Centennial Year turned into something Bobby could never have imagined as a boy growing up in small-town Saskatchewan: For more than 500 performances — wearing the distinctive cape and long bejeweled horn Lynn created in homage to the storybook Piper of Hamlin — Bobby turned the nation into one big party. The man the press quickly dubbed The Pied Piper of Canada led children in song and joyous jazz through the packed streets of small towns and big cities alike (including up Ottawa’s Parliament Hill on July 1, where Queen Elizabeth presided over the festivities).
HRH Queen Elizabeth II is presented with "Canada" during centennial celebrations in 1967
“Canada” topped the charts throughout 1967 and ultimately became the greatest-selling Canadian record in history. More than 50 recordings were made by other artists, and another 250 school choirs and bands created their own versions in tribute.
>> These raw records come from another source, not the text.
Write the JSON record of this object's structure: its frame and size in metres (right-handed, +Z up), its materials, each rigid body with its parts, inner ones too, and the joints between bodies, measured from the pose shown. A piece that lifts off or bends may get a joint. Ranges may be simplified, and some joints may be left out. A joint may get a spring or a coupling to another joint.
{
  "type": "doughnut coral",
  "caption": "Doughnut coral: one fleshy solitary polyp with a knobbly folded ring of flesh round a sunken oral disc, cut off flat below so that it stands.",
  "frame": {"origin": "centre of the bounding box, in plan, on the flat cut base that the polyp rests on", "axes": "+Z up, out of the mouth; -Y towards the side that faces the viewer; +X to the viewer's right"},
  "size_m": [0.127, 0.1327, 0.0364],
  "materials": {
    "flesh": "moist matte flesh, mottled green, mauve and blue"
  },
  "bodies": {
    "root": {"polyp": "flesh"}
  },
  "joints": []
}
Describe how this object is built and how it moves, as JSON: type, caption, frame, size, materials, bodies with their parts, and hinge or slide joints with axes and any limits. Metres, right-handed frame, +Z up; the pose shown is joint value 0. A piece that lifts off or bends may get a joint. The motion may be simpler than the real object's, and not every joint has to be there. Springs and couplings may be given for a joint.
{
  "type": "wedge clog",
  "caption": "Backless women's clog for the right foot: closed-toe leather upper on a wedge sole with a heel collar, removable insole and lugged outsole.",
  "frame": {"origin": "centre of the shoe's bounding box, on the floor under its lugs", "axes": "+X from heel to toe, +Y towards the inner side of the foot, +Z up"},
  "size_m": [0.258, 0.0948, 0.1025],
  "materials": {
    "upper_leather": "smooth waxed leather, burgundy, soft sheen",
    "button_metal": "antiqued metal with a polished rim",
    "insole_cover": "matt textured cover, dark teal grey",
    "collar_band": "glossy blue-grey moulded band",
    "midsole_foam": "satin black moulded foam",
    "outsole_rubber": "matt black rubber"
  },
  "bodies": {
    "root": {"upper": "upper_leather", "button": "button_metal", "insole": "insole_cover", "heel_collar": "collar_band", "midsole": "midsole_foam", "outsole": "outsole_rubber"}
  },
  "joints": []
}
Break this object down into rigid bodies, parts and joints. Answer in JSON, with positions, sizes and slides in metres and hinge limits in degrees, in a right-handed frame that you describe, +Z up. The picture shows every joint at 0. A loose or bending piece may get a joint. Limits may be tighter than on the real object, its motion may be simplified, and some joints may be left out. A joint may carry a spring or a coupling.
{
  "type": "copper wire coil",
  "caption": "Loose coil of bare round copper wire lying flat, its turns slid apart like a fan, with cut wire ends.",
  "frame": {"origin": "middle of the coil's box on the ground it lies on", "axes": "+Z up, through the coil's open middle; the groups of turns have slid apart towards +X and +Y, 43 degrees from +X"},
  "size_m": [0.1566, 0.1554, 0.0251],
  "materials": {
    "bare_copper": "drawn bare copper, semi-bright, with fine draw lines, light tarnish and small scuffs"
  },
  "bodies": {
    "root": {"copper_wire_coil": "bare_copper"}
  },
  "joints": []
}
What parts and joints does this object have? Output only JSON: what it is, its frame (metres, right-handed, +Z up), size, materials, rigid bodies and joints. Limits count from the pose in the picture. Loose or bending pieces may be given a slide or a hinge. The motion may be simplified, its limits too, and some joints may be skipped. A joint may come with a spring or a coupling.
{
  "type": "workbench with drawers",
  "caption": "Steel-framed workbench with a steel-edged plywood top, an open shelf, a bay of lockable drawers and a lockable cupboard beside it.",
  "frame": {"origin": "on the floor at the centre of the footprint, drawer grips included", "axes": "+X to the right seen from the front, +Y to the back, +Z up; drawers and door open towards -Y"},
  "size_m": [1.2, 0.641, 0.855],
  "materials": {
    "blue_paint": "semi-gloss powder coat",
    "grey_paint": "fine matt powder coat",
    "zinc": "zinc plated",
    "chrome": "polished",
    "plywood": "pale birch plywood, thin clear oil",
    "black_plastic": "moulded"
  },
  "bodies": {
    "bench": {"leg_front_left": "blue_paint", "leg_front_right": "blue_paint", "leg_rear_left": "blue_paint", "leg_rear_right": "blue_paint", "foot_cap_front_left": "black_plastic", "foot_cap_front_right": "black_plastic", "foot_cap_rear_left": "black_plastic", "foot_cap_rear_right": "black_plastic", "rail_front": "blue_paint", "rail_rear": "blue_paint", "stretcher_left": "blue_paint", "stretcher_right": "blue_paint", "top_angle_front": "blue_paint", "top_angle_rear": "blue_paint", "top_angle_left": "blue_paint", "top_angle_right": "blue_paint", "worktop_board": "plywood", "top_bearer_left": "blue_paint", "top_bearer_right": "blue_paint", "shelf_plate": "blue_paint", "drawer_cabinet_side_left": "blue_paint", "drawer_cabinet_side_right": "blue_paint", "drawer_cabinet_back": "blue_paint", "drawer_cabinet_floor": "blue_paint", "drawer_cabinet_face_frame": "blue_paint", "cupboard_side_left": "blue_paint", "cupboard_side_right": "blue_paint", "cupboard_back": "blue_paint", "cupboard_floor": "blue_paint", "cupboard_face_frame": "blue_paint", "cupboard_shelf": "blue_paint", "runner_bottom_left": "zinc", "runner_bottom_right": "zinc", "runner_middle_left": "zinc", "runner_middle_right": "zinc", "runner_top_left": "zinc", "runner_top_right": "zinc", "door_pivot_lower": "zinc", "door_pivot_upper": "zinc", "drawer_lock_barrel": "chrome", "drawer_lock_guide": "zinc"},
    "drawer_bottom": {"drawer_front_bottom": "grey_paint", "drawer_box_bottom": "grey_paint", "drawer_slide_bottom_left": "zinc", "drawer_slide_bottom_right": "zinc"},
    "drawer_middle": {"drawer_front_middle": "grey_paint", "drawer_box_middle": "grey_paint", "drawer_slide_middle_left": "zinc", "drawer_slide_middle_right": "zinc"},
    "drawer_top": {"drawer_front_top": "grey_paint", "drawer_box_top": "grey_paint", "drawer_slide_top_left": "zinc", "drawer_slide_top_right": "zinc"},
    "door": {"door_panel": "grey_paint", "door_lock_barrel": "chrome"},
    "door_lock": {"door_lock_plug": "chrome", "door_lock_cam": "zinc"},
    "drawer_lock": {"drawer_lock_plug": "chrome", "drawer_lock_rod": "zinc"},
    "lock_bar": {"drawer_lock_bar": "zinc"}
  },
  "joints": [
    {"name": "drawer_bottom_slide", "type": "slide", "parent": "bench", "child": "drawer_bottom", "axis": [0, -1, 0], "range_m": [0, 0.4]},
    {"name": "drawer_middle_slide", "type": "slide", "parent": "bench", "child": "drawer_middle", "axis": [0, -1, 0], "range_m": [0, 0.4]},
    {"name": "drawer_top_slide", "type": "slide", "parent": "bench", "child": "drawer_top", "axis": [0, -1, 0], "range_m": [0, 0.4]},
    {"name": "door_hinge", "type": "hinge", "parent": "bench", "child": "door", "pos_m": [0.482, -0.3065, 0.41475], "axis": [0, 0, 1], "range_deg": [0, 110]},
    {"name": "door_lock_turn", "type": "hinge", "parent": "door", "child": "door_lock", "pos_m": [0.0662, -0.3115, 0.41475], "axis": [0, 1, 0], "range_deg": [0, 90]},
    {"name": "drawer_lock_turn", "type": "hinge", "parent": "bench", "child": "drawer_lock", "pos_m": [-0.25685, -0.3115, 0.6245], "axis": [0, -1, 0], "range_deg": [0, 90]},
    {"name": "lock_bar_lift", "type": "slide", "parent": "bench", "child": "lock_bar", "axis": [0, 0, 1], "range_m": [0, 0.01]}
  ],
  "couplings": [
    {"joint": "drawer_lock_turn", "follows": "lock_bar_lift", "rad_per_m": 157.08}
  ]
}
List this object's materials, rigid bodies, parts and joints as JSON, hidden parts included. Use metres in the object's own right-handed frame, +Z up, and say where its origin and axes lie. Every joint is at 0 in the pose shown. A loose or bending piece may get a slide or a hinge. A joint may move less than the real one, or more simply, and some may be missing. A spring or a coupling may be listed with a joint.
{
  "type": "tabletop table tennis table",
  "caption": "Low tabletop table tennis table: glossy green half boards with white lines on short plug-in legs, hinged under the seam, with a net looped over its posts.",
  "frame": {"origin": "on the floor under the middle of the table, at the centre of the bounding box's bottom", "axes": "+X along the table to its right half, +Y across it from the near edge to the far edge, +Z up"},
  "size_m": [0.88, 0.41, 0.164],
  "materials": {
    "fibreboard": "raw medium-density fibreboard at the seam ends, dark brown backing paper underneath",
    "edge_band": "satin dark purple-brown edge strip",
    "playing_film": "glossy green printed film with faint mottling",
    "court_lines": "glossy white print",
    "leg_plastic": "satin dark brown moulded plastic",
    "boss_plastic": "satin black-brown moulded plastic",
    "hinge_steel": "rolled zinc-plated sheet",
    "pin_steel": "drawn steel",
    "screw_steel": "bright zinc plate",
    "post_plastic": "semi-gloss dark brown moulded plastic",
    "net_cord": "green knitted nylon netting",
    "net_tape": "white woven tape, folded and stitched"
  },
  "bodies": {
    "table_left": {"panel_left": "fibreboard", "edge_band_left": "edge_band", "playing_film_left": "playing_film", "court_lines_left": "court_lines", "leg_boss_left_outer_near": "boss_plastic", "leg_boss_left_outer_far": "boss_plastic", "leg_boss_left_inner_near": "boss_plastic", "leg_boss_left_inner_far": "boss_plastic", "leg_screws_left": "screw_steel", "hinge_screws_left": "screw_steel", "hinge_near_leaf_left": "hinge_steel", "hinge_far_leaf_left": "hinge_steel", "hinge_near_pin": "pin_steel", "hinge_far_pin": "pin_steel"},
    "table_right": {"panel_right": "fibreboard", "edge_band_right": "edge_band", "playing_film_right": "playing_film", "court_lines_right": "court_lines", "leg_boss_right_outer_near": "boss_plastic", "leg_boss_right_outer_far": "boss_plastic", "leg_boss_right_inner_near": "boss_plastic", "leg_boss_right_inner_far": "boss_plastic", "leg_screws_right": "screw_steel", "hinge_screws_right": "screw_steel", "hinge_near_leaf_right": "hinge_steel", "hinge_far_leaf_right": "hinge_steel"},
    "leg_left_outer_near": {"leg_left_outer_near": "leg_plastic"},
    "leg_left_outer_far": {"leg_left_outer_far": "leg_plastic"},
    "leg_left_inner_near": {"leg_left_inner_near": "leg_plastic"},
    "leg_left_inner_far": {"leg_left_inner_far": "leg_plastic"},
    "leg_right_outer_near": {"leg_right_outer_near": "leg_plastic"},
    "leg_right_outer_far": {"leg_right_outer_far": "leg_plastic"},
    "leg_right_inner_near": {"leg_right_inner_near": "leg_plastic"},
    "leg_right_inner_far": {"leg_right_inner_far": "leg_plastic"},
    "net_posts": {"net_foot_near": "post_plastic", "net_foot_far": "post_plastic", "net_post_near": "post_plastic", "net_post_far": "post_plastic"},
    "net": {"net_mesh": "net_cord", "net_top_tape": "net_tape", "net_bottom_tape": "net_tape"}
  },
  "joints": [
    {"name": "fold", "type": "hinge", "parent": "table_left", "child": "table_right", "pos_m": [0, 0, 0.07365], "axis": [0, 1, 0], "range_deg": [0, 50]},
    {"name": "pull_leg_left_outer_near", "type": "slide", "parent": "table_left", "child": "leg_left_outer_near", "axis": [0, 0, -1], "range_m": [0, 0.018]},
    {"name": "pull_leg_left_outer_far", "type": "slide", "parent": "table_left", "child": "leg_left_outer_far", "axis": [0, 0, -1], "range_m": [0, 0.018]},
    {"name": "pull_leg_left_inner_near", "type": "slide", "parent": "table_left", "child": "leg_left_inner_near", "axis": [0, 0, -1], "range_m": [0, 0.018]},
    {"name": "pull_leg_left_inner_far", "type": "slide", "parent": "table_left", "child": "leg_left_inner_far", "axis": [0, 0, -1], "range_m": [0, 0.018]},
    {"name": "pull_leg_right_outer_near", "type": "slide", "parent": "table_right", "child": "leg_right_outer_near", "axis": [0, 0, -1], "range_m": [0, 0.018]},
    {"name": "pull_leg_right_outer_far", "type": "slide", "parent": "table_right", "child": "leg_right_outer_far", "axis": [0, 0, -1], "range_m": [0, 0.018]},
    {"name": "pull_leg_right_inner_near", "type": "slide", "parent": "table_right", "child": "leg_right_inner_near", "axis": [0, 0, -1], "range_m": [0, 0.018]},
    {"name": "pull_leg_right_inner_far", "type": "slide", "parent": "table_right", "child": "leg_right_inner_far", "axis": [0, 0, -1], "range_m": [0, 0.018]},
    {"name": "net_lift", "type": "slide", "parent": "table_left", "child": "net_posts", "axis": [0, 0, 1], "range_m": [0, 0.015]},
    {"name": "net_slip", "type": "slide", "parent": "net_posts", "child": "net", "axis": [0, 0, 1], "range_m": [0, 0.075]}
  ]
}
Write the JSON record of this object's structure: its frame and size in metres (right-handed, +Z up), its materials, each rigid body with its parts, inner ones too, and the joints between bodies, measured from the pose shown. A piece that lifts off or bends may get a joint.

Working with children turned out to be something Bobby loved so much, he traveled extensively to military bases in foreign countries to entertain the children of service personnel, and eventually would go on to write and record albums of children’s music. In recognition of his musical contribution to his country, Bobby received the Medal of Service, and was made an Officer of the Order of Canada.
Bobby and Lynn with Prime Minister Lester B. Pearson
Bobby’s centennial year experience only made him more fiercely proud of his country, and the desire to nurture and promote Canada and Canadians drove him for the rest of his career and life. He kept composing (he penned centennial anthems for Manitoba and British Columbia) and recording, as well as creating and producing radio and TV, but he continued to perform with children across the country, whenever he could.